Monday, December 14, 2015


My mom put a curse on me back when I was a teenager.  She told me, "I hope you have a daughter just like you someday."  Ha!  I just won't have kids!  Wrong, I got my curse in dog-form.

Happy is ridiculously goofy, uncoordinated, stubborn, sweet, and one hell of a playground monitor.  She can't stand it if one of the other dogs growls playing tug-of-war, or the kitties wrestle.  She will come and try to break up any perceived fight.  This foster-failure is an absolute whore for attention and knows how to work a room.  Please don't wear black clothes when you come visit.

Sunday, December 13, 2015


Anderson is a forever puppy.  At 13 years old, he is still muppet-like.  He has been mistaken for a black bear on more than one occasion.  When he gets his annual haircut, he is a chupacabra.  These days, he keeps the couch warm and collects leaves, branches, and snow every time he ventures outside.  He is better than velcro.  Even kittens stick to his fur.

Friday, December 11, 2015

Jack the Skipper

We recently gained another old dog - Jack the Skipper.  Jack is somewhere between 12 and 15 years old.  He came to live with us because he tried to eat a baby's face.  So, we took him hiking and bought him doggy ice cream.  I guess you could say that we rewarded him for bad behavior.  Yep, that's what we do.

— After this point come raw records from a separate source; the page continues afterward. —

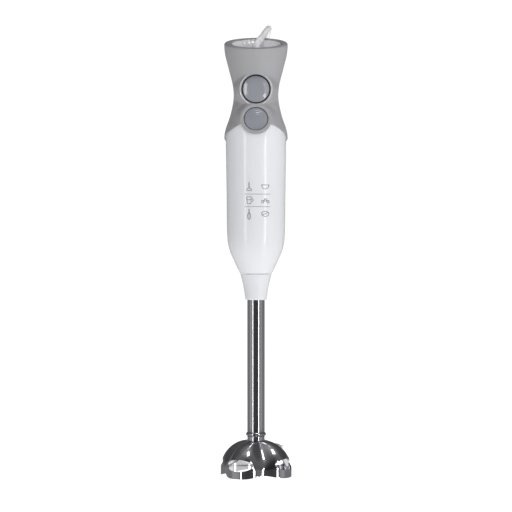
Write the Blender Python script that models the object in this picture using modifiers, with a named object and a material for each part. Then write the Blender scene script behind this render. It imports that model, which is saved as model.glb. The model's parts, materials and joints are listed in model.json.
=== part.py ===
"""Immersion blender: grip with speed dial and two buttons, motor housing, and a twist-off foot with a
lobed bell and a four-wing blade.

Dimensions are in millimetres and MM turns them into Blender's metres. +Z is up, the front (the buttons'
side) faces -Y, and the origin is at the middle of the bell's rim, which the blender stands on.
"""
import math

import bmesh
import bpy
from mathutils import Matrix, Vector

MM = 0.001
GAP = 0.3                    # between pieces that touch
RUN = 0.1                    # radial play of a shaft in its bush

# Foot
BELL_WALL = 1.2
BELL_EQUATOR = 8.0           # the wall is upright below this height
BELL_TOP = 32.8
BELL_NECK_R = 7.9
BELL_NECK_TOP = 36.5
LOBE_REACH = 26.4            # from the neck's radius to the lobe's
VALLEY_REACH = 21.1
LOBE_CURVE = 1.9             # superellipse exponents of lobe and valley
VALLEY_CURVE = 1.25
VALLEY_LIFT = 2.8            # how much higher the rim is in a valley
RIM_FLAT = 0.03              # share of the wave, at each lobe's middle, where the rim stays level
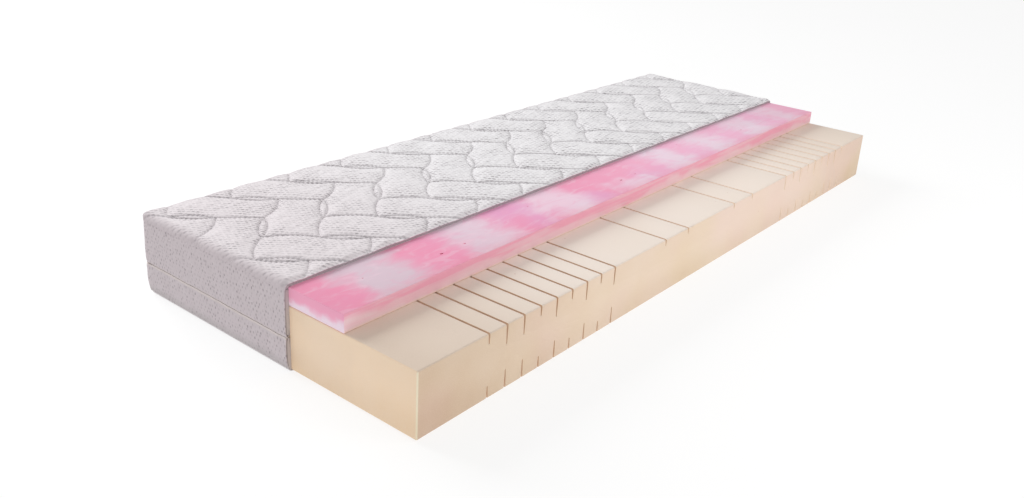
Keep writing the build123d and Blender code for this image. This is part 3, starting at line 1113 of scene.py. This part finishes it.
# %% [markdown]
# ## The border
# A strip of spacer knit runs round the sides, in two halves that fold in towards the zip.
# The strip is made by carrying a profile round the cover: straight along the end, round the
# corner, along the back, round the other corner and along the far end.

# %% A path round the cover
turn_radius = 0.006
straight_end = core_hi.y - turn_radius - cut_y
straight_back = core_hi.x - core_lo.x - 2 * turn_radius
quarter = turn_radius * math.pi / 2
path_length = 2 * straight_end + straight_back + 2 * quarter
spans = [straight_end, quarter, straight_back, quarter, straight_end]


def round_the_cover(distance, out, z):
    """The point at this distance along the cover's side, this far out from the foam."""
    marks = np.cumsum(spans[:-1])
    part = np.searchsorted(marks, distance, side="left")
    along = distance - np.concatenate([[0.0], marks])[part]
    angle = along / turn_radius
    in_x0, in_x1 = core_lo.x + turn_radius, core_hi.x - turn_radius
    in_y, arm = core_hi.y - turn_radius, turn_radius + out
    px = np.choose(part, [np.full_like(along, core_lo.x) - out, in_x0 - arm * np.cos(angle), in_x0 + along,
                          in_x1 + arm * np.sin(angle), core_hi.x + out + 0 * along])
    py = np.choose(part, [cut_y + along, in_y + arm * np.sin(angle), core_hi.y + out + 0 * along,
                          in_y + arm * np.cos(angle), in_y - along])
    return np.stack([px, py, z], 1)


def path_steps(spacing, corner_steps=8):
    """Distances round the cover, closer together at the corners."""
    marks = np.concatenate([[0.0], np.cumsum(spans)])
    parts = [np.linspace(start, end, corner_steps) if index % 2 else steps(start, end, spacing)
             for index, (start, end) in enumerate(zip(marks, marks[1:]))]
    return np.concatenate([parts[0]] + [part[1:] for part in parts[1:]])


def profile_from(points, spacing):
    """Even steps along a polyline of (out, z), with its running length."""
    points = np.array(points)
    runs = running_length(points)
    place = steps(0.0, runs[-1], spacing)
    return place, lambda v: (np.interp(v, runs, points[:, 0]), np.interp(v, runs, points[:, 1]))


def rounded_profile(points, times=3):
    """Cut the corners of a polyline again and again, so that it becomes a curve."""
    points = np.array(points)
    for _ in range(times):
        start, end = points[:-1], points[1:]
        near, far = start * 0.75 + end * 0.25, start * 0.25 + end * 0.75
        cuts = np.stack([near, far], 1).reshape(-1, 2)[1:-1]
        points = np.concatenate([points[:1], cuts, points[-1:]])
    return points


print("path round the cover, m:", round(path_length, 3))

# %% [markdown]
# The profile is drawn as a few points, outwards and up, and its corners are cut again and
# again until it is round. Both halves fold in at the zip as lips. The cloth slackens a
# little between, and one drag crease runs down from the near corner, as on a worn cover.

# %% Shape the border
knit_wall, lip_close, lip_out = 0.0014, 0.0024, 0.0006
slack_wide, slack_fine, drag_crease = 0.0005, 0.0003, 0.0016
seam_low = 0.014
seam_high = stitch_top - roll_radius
upper_points = [(0.0042, zip_z + 0.0065), (0.0052, zip_z + 0.0024), (0.0080, zip_z + 0.0022),
                (0.0088, zip_z + 0.010), (0.0092, zip_z + 0.040), (0.0092, zip_z + 0.080),
                (0.0084, seam_high - 0.004), (0.0066, seam_high + 0.004)]
lower_points = [(0.0058, seam_low - 0.004), (0.0076, seam_low + 0.004), (0.0090, seam_low + 0.018),
                (0.0092, zip_z - 0.026), (0.0088, zip_z - 0.008), (0.0080, zip_z - 0.0022),
                (0.0052, zip_z - 0.0024), (0.0042, zip_z - 0.0065)]


def border_strip(name, points):
    """A strip of border knit with this profile, made round the cover."""
    across, profile = profile_from(rounded_profile(points), 0.0035)

    def place(u, v):
        out, z = profile(v)
        at_end = 1 - 0.55 * ramp_up(np.minimum(u, path_length - u), straight_end - 0.03, straight_end)
        lip = np.exp(-np.maximum(np.abs(z - zip_z) - 0.0022, 0) / 0.005) * at_end
        z = z + np.sign(zip_z - z) * lip_close * lip
        out = out + np.sign(zip_z - z) * lip_out * lip
        slack = slack_wide * waviness(u, z, 0.05, 11) + slack_fine * waviness(u, z, 0.015, 12)
        crease = np.exp(-((z - 0.030 - 0.35 * (u - 0.05)) / 0.006) ** 2 - ((u - 0.05) / 0.022) ** 2)
        return round_the_cover(u, out + (slack - drag_crease * crease) * ramp_up(out, 0.005, 0.008), z)

    piece = cloth_grid(name, path_steps(0.006), across, place)
    apply_modifier(piece, "SOLIDIFY", thickness=knit_wall, offset=-1)
    return smooth(piece, 60)


border_upper = border_strip("border_knit_upper", upper_points)
border_lower = border_strip("border_knit_lower", lower_points)

# %% [markdown]
# Spacer knit has small upright holes, and is greyer than the top: partly its own grey and
# partly painted shade of the sides. Near the floor a painted shade makes the lower edge a
# little darker, and at the ends the lips by the zip get a painted highlight, which also
# paints over the dark gap between them.

# %% Border material
border_material, tree, shader = new_material("border_knit", 0.88)
cloth = cloth_place(tree)
slots = pits(tree, cloth, (0.0105, 0.0085), (0.0021, 0.0036), 0.5)
uneven = noise(tree, cloth, 60.0, 2.0)
slot_depth = times(tree, slots, ease(tree, uneven, 0.35, 0.6, 0.3, 1.0))
# The border's grey is partly the knit's own and partly painted shade of the sides.
colour = blend(tree, slot_depth, rgb(208, 197, 201), rgb(166, 155, 160))
spot = split(tree, object_place(tree))
# Painted shade: the border is darker towards the floor.
colour = blend(tree, ease(tree, spot[2], 0.004, 0.034, 0.7, 0.0), colour, rgb(176, 170, 170))
# Painted highlight on the lips by the zip, at the two ends, which also paints over the dark gap between the
# lips.
from_zip = maths(tree, "ABSOLUTE", minus(tree, spot[2], zip_z - 0.0012))
end_share = ease(tree, maths(tree, "ABSOLUTE", spot[0]), core_hi.x - 0.01, core_hi.x)
painted_lip_highlight = times(tree, ease(tree, from_zip, 0.0016, 0.0042, 1.0, 0.0), end_share)
colour = blend(tree, painted_lip_highlight, colour, rgb(220, 209, 207))
loops = pits(tree, cloth, (0.0016, 0.0011), (0.0006, 0.0005), 0.2)
colour = blend(tree, times(tree, loops, 0.10), colour, rgb(150, 140, 145))
paint(tree, shader, colour, 0.15)
relief = maths(tree, "MULTIPLY_ADD", loops, -0.10, minus(tree, 1.0, slot_depth))
bump(tree, shader, relief, 0.0020, 0.8)
dress(border_upper, border_material, "upper_cover", "border_knit", "border_upper_knit")
dress(border_lower, border_material, "mattress", "border_knit", "border_lower_knit")

# %% [markdown]
# A thinner wadding fills each half of the border. Its outline is carried round the cover
# along the same path as the knit, and the two cut ends are then closed with a face.


# %% Border wadding
def swept_pad(name, points, spacing=0.03):
    """A closed pad with this outline of (out, z), carried round the cover."""
    outline = np.array(points + points[:1])
    along = path_steps(spacing, 6)
    marks = np.arange(len(outline), dtype=float)

    def place(u, v):
        out, z = (np.interp(v, marks, outline[:, axis]) for axis in (0, 1))
        return round_the_cover(u, out, z)

    piece = cloth_grid(name, along, marks, place)
    return close_border(piece, bpy.ops.mesh.edge_face_add)


wadding_upper = swept_pad("border_wadding_upper", [
    (0.0001, zip_z + 0.003), (0.0052, zip_z + 0.003), (0.0074, zip_z + 0.008),
    (0.0079, zip_z + 0.040), (0.0079, zip_z + 0.080), (0.0072, seam_high - 0.004),
    (0.0060, seam_high + 0.002), (0.0001, seam_high + 0.002)])
wadding_lower = swept_pad("border_wadding_lower", [
    (0.0001, 0.0032), (0.0010, 0.0032), (0.0050, seam_low - 0.006), (0.0079, seam_low + 0.016),
    (0.0079, zip_z - 0.026), (0.0074, zip_z - 0.008), (0.0052, zip_z - 0.003), (0.0001, zip_z - 0.003)])
for piece, body, node in ((wadding_upper, "upper_cover", "border_upper_wadding"),
                          (wadding_lower, "mattress", "border_lower_wadding")):
    smooth(piece, 50)
    dress(piece, wadding_material, body, "wadding", node)

# %% [markdown]
# ## The underside
# The bottom panel is plain knit over thin wadding. It rolls up round the lower edges and
# meets the border there.

# %% Lay the bottom panel
low_radius = 0.014
low_wrap = low_radius * (math.pi / 2 - 1) + 0.001
bottom_knit = cloth_grid(
    "bottom_panel_knit", steps(-low_wrap, cloth_length + low_wrap, 0.012),
    steps(0.0, cloth_depth + low_wrap, 0.012),
    lambda u, v: roll_over(u, v, low_radius, 0.0, -1.0)[0])
apply_modifier(bottom_knit, "SOLIDIFY", thickness=-knit_wall, offset=-1)
face_out(bottom_knit)
smooth(bottom_knit, 60)
bottom_material = woven_material("bottom_knit", 0.9, (0.004, 0.004), (0.0013, 0.0013), 0.2,
                                 rgb(212, 206, 208), rgb(184, 176, 180), relief=(0.0006, 0.6))
dress(bottom_knit, bottom_material, "mattress", "bottom_knit", "bottom_knit")

pad_lo, pad_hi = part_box("bottom_wadding")
pad_in = 0.012
bottom_wadding = block("bottom_wadding_fill", pad_lo + Vector((pad_in, 0, -0.0002)),
                       pad_hi - Vector((pad_in, pad_in, 0.0001)))
round_edges(bottom_wadding, 0.0004, 2)
dress(bottom_wadding, wadding_material, "mattress", "wadding", "bottom_wadding")

# %% [markdown]
# ## The zip
# Behind the fold of the border runs a coil zip: two woven tapes, each with a spiral of thick
# thread sewn to it. One turn of the spiral is modelled as a small ring and repeated along
# the path, and the turns of the two halves stand between each other.


# %% Places round the cover
def frames_round(distances, out, z):
    """A place for each distance round the cover: local X runs on, local Y points out."""
    here, ahead = (round_the_cover(distances + on, np.full_like(distances, out), np.full_like(distances, z))
                   for on in (0, 1e-4))
    run = ahead - here
    run /= np.linalg.norm(run, axis=1)[:, None]
    up = np.tile([0.0, 0.0, 1.0], (len(run), 1))
    return stand(here, run, up), here


# %% Coils and tapes
coil_pitch, coil_out = 0.0016, coil_back + coil_thick / 2
ring_radius, ring_thread = 0.00105, 0.0003
coil_inner, coil_outer = 0.0006, 0.0032
park_start, park_end = 0.820, 0.880
zip_halves = []
for name, sign, shift, body in (("upper", 1, 0.0, "upper_cover"), ("lower", -1, 0.5, "mattress")):
    clear_selection()
    bpy.ops.mesh.primitive_torus_add(major_segments=10, minor_segments=4, major_radius=ring_radius,
                                     minor_radius=ring_thread, rotation=(0, math.radians(90), 0))
    ring = bpy.context.object
    ring.data.transform(ring.matrix_basis)
    ring.matrix_basis = Matrix.Identity(4)
    ring_reach = 2 * (ring_radius + ring_thread)
    flatten = (1.0, coil_thick / ring_reach, (coil_outer - coil_inner) / ring_reach, 1)
    ring.data.transform(Matrix.Diagonal(flatten))
    distances = np.arange(0.002, path_length - 0.002, coil_pitch) + shift * coil_pitch
    places, here = frames_round(distances, coil_out, zip_z + sign * (coil_inner + coil_outer) / 2)
    parked = (here[:, 1] > core_hi.y) & (here[:, 0] > park_start) & (here[:, 0] < park_end)
    coil = repeat(f"zip_coil_{name}_spiral", ring, places[~parked])
    print("turns of the", name, "coil:", len(places) - parked.sum())
    tape = cloth_grid(f"zip_tape_{name}_woven", path_steps(0.02), np.linspace(0.0007, 0.0138, 6),
                      lambda u, v, s=sign: round_the_cover(u, np.full_like(u, coil_back), zip_z + s * v))
    apply_modifier(tape, "SOLIDIFY", thickness=0.0006, offset=-1)
    face_out(tape)
    zip_halves.append((name, coil, tape, body))

# %% Zip materials
coil_material = fibre_material("zip_coil", 0.45, 0.002, rgb(226, 214, 204), rgb(206, 194, 186))
tape_material = woven_material("zip_tape", 0.85, (0.0009, 0.0012), (0.0003, 0.0004), 0.1,
                               rgb(222, 208, 194), rgb(192, 178, 164), relief=(0.0002, 0.8))
for half, coil, tape, body in zip_halves:
    dress(coil, coil_material, body, "zip_coil", f"zip_coil_{half}")
    dress(tape, tape_material, body, "zip_tape", f"zip_tape_{half}")

# %% [markdown]
# Slider, pull and stops are cast metal and small, and the design already has their full
# shape. They keep it and only get a finish: bare metal with fine marks from tumbling.

# %% Metal parts
metal_material, tree, shader = new_material("zip_metal", 0.3)
brushed = stretched_noise(tree, object_place(tree), (400, 4000, 4000), 3.0)
paint(tree, shader, blend(tree, brushed, rgb(206, 206, 208), rgb(168, 168, 172)))
tree.links.new(ease(tree, brushed, 0.2, 0.8, 0.22, 0.42), shader.inputs["Roughness"])
shader.inputs["Metallic"].default_value = 1.0
for name in ("zip_slider", "zip_pull", "zip_stop_upper", "zip_stop_lower"):
    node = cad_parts[name]
    node.data.materials.clear()
    node.data.materials.append(metal_material)
print("metal parts keep their design shape")

# %% [markdown]
# ## Care label
# A blank satin label is sewn into the fold under the zip, at the back. It hangs as a loop
# of ribbon and curls a little.

# %% Hang the label
label_lo, label_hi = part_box("care_label")
label_width, label_drop = label_hi.x - label_lo.x, label_hi.z - label_lo.z
label_out, curl_out = 0.0022, 0.0012


def label_place(u, v):
    """A folded ribbon: down the front, round the end and up behind."""
    front = v <= label_drop
    z = np.where(front, label_hi.z - v, label_lo.z + (v - label_drop))
    fall = (label_hi.z - z) / label_drop
    curl = curl_out * fall ** 2 * (1 + 0.4 * np.sin(u * 60))
    y = label_hi.y + label_out + curl + np.where(front, 0.0004, -0.0003)
    return np.stack([label_hi.x - u, y, z], 1)


label = cloth_grid("care_label_ribbon", steps(0.0, label_width, 0.003),
                   steps(0.0, 2 * label_drop, 0.0025), label_place)
apply_modifier(label, "SOLIDIFY", thickness=0.0002, offset=0)
face_out(label)
smooth(label, 60)
label_material = woven_material("care_label", 0.5, (0.0008, 0.0005), (0.0003, 0.0002), 0.1,
                                rgb(226, 225, 221), rgb(206, 205, 202), 0.3)
dress(label, label_material, "mattress", "care_label", "care_label")

# %% [markdown]
# ## Floor
# A plain pale floor shows where the mattress stands. It isn't part of the object.

# %% Lay the floor
clear_selection()
bpy.ops.mesh.primitive_plane_add(size=40)
floor = bpy.context.object
floor.name = "floor"
floor_material, tree, shader = new_material("floor", 0.9)
shader.inputs["Base Color"].default_value = (0.22, 0.22, 0.22, 1)
shader.inputs["Emission Color"].default_value = (1, 1, 1, 1)
shader.inputs["Emission Strength"].default_value = 0.79
floor.data.materials.append(floor_material)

Thursday, December 10, 2015


Welcome to The Old Dogs blog!  We (the old dog guardians) are a couple of non-conforming, permanently immature, fur-loving, kids-at-heart-but-not-a-fan-of-kids, Colorado-living sweetpeas.  Our home is currently (as of this hour) shared with four dogs (1 middle-aged, 2 seniors, and 1 ancient), 2 cats, and a tremendously dumb house sparrow.  It is required to have a healthy sense of humor to enjoy the stories that we are about to share.  Also, there might be profanity, so you've been warned.  There is the inevitable sadness when you share your life with an old dog - but fuck that (we warned you), this blog aims to entertain.  Put on your thick skin and enjoy the endearing qualities of old dogs.